• [Rows from a 3D modeling dataset]
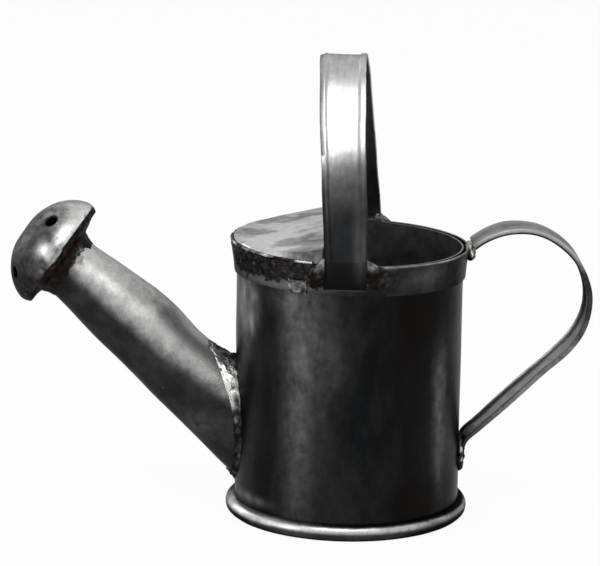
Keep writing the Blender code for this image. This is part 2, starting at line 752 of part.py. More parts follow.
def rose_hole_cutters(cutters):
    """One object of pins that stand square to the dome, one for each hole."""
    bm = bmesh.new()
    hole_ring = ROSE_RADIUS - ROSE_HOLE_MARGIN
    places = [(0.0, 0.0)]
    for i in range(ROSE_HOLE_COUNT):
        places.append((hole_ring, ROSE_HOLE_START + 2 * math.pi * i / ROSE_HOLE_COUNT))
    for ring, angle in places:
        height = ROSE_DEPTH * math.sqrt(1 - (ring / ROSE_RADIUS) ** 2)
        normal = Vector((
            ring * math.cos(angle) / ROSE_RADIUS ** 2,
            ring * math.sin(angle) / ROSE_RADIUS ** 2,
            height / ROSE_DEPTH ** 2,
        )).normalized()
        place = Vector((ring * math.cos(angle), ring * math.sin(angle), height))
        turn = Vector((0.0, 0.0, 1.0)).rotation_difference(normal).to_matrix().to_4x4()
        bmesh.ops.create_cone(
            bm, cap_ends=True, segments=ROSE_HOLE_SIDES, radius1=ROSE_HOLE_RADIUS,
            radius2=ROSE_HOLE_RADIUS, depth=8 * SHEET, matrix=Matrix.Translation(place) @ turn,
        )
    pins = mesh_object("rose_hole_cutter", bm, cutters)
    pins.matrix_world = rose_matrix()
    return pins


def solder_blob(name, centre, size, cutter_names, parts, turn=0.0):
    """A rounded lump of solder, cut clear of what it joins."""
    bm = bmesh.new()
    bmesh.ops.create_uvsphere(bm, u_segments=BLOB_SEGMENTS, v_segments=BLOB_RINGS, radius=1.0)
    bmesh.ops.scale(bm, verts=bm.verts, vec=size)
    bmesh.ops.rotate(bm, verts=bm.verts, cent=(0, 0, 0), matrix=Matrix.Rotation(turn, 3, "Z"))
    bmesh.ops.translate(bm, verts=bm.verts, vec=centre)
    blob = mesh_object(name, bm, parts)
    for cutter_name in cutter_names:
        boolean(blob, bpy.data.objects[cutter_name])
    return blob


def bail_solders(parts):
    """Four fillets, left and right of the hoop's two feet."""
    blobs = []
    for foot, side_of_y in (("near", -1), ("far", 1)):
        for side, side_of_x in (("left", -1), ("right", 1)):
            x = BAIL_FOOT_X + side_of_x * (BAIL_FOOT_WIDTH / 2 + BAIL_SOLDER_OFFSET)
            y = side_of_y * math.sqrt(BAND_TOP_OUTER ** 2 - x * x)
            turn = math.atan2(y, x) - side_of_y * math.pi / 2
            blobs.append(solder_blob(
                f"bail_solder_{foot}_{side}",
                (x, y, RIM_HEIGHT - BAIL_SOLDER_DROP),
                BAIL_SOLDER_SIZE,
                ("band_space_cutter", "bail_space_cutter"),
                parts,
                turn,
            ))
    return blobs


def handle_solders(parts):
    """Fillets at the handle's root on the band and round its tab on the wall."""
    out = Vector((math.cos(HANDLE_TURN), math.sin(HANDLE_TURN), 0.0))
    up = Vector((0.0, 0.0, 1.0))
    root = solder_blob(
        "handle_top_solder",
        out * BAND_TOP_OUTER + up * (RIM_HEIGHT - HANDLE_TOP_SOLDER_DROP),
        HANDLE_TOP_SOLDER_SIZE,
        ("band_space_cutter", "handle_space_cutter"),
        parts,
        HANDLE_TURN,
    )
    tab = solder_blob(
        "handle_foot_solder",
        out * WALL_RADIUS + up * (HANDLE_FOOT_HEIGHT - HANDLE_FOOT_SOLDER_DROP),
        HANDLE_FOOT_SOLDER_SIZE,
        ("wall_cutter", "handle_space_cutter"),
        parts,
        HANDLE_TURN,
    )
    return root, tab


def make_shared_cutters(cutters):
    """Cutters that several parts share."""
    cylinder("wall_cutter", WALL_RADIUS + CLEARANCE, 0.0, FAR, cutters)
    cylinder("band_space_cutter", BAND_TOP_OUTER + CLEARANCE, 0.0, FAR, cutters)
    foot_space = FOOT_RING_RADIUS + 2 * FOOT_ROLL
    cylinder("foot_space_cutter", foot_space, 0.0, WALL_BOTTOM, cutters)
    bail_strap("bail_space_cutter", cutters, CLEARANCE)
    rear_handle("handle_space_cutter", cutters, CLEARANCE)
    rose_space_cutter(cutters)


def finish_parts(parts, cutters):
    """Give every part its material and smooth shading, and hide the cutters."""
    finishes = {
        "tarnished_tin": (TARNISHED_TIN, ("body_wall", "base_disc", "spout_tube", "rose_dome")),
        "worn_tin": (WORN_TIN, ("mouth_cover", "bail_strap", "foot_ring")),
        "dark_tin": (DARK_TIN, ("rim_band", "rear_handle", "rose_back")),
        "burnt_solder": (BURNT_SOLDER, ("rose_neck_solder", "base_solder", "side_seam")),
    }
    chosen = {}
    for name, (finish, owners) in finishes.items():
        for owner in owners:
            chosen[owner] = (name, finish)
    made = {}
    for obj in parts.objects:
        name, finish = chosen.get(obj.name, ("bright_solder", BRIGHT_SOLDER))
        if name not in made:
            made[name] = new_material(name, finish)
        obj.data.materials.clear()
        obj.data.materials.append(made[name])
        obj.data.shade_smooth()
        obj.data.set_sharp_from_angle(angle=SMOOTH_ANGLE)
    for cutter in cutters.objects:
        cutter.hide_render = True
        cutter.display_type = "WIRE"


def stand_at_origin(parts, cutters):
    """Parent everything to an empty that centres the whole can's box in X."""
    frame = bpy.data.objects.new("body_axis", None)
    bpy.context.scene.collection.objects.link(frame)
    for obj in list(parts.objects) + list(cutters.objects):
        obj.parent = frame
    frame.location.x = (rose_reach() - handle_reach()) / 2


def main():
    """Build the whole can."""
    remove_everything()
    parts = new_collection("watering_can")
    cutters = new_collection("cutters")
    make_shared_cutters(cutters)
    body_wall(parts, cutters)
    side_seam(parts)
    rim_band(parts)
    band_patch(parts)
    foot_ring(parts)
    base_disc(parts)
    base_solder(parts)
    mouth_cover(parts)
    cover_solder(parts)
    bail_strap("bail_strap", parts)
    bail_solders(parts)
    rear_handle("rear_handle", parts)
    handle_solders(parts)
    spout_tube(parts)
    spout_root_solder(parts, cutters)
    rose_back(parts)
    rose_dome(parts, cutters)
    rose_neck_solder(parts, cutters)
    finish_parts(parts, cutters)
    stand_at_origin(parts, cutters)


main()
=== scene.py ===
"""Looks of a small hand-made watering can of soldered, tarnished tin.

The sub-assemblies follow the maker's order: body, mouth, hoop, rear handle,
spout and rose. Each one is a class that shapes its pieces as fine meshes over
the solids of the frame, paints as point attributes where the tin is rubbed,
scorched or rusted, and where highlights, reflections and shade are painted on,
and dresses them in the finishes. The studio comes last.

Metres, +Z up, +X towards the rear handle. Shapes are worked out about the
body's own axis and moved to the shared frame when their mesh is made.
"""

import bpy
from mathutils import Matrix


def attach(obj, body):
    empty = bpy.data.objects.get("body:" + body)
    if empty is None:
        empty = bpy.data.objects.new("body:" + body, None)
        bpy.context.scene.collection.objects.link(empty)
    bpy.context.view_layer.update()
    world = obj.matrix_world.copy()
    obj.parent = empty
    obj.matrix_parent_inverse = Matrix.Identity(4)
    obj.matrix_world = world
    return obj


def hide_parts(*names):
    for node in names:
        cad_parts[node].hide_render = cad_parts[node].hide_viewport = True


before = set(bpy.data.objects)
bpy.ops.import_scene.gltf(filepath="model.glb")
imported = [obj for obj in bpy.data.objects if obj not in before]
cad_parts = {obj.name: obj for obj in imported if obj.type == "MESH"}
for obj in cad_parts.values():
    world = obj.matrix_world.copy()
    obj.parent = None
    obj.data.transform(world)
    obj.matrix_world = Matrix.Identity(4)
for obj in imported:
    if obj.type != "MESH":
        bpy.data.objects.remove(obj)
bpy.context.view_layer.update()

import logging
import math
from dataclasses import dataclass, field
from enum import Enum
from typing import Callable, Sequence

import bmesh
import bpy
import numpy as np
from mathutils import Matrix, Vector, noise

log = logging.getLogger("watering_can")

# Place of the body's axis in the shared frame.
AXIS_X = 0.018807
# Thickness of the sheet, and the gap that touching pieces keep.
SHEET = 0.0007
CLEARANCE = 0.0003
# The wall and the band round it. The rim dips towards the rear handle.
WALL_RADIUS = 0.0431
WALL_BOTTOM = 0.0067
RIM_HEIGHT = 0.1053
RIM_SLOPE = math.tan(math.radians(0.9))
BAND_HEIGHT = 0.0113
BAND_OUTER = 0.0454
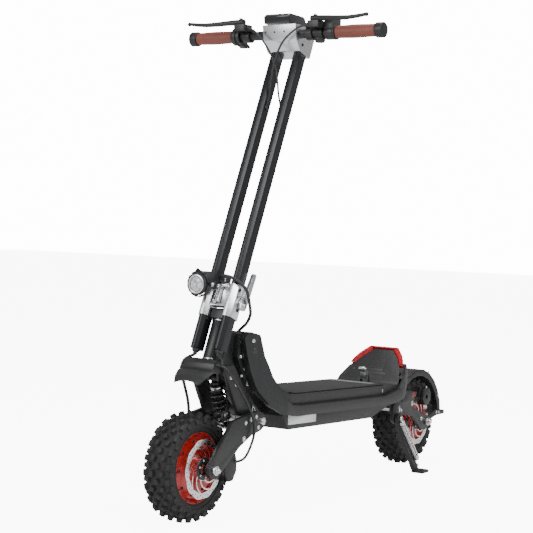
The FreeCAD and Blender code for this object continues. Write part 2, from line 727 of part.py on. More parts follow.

• [Description of the task] Your task is to print the lines from the one containing "rose_dome(parts, cutters)" through the one containing "before = set(bpy.data.objects)", exactly and with nothing added.

• [Written reply]
    rose_dome(parts, cutters)
    rose_neck_solder(parts, cutters)
    finish_parts(parts, cutters)
    stand_at_origin(parts, cutters)


main()
=== scene.py ===
"""Looks of a small hand-made watering can of soldered, tarnished tin.

The sub-assemblies follow the maker's order: body, mouth, hoop, rear handle,
spout and rose. Each one is a class that shapes its pieces as fine meshes over
the solids of the frame, paints as point attributes where the tin is rubbed,
scorched or rusted, and where highlights, reflections and shade are painted on,
and dresses them in the finishes. The studio comes last.

Metres, +Z up, +X towards the rear handle. Shapes are worked out about the
body's own axis and moved to the shared frame when their mesh is made.
"""

import bpy
from mathutils import Matrix


def attach(obj, body):
    empty = bpy.data.objects.get("body:" + body)
    if empty is None:
        empty = bpy.data.objects.new("body:" + body, None)
        bpy.context.scene.collection.objects.link(empty)
    bpy.context.view_layer.update()
    world = obj.matrix_world.copy()
    obj.parent = empty
    obj.matrix_parent_inverse = Matrix.Identity(4)
    obj.matrix_world = world
    return obj


def hide_parts(*names):
    for node in names:
        cad_parts[node].hide_render = cad_parts[node].hide_viewport = True


before = set(bpy.data.objects)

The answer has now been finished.